= Squash at the 2011 Pan American Games – Qualification =

Qualification was done at the 2010 Pan American Championship in Guatemala City, Guatemala. A maximum of sixty athletes will compete at the squash competition. There will be a maximum of 35 male and 25 female competitors total. Each nation can enter a maximum of three male and female athletes, for a total of six athletes. Of these athletes, two will compete in the individual events per gender, one pair will compete in doubles per gender, and three will compete in a team in the team event per gender.
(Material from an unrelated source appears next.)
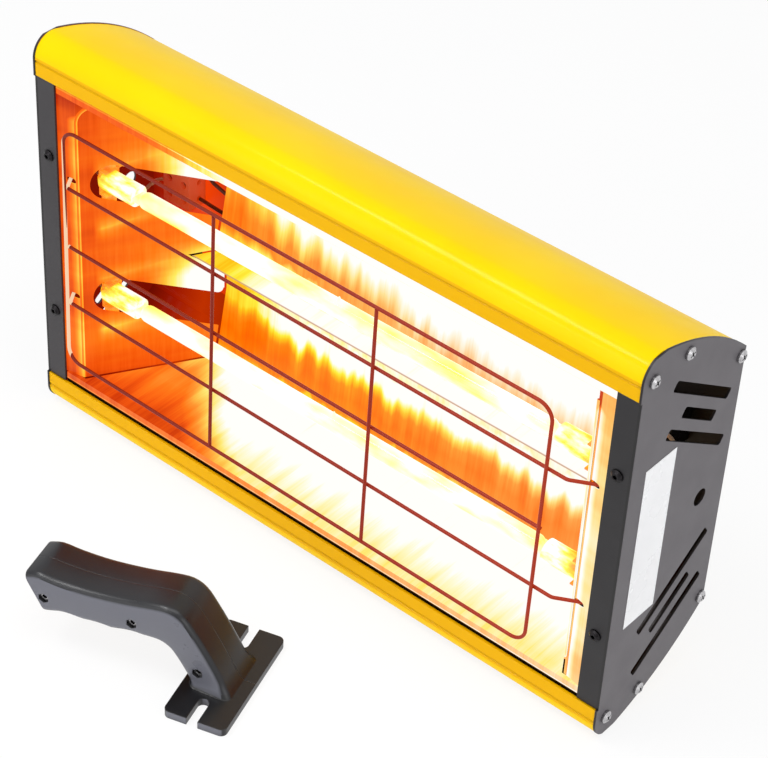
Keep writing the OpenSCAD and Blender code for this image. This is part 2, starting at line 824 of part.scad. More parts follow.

The top seven nations at the 2010 Pan American Squash Championship can qualify women's teams, while the top ten nations can qualify men's teams. Mexico qualifies a men's and women's team as the host nation. Outside of this, athletes can qualify individually, with a maximum of one female and two male athletes qualifying individually.

==Qualification summary==

| Nation | Men's Individual | Men's Team | Women's Individual | Women's Team | Total |
|---|---|---|---|---|---|
| Argentina | 3 | X | 3 | X | 6 |
| Barbados | 1 |  |  |  | 1 |
| Brazil | 3 | X | 3 | X | 6 |
| Canada | 3 | X | 3 | X | 6 |
| Chile | 3 | X | 3 | X | 6 |
| Colombia | 3 | X | 3 | X | 6 |
| El Salvador | 3 | X |  |  | 3 |
| Guatemala | 3 | X | 3 | X | 6 |
| Guyana |  |  | 1 |  | 1 |
| Jamaica | 1 |  |  |  | 1 |
| Mexico | 3 | X | 3 | X | 6 |
| Paraguay | 3 | X |  |  | 3 |
| Peru | 3 | X |  |  | 3 |
| United States | 3 | X | 3 | X | 6 |
| Total athletes | 35 | 33 | 25 | 24 | 60 |
| Total NOCs | 13 | 11 | 9 | 8 | 14 |

==Men==

| Event | Location | Ranking | Athletes per NOC | Qualified |
|---|---|---|---|---|
| Host Nation | - | - | 3 | Mexico |
| 2010 Pan American Championships, team event | GUA Guatemala City | Top 10* | 3 | Canada United States Brazil Argentina Colombia Guatemala El Salvador Peru Chile Paraguay |
| Wildcards | - | - | Up to 2 | Shawn Simpson (BAR) Christopher Binnie (JAM) |
| TOTAL |  |  | 35 |  |

- Top ten excluding Mexico (who won the Pan American Championship).

==Women==

| Event | Location | Ranking | Athletes per NOC | Qualified |
|---|---|---|---|---|
| Host Nation | - | - | 3 | Mexico |
| 2010 Pan American Championships, team event | GUA Guatemala City | Top 7* | 3 | United States Canada Colombia Argentina Guatemala Brazil Chile |
| 2010 Pan American Championships, individual event | GUA Guatemala City | 1 | 1 | Nicolette Fernandes (GUY) |
| TOTAL |  |  | 25 |  |

- Top seven excluding Mexico (who finished third at the Pan American Championship).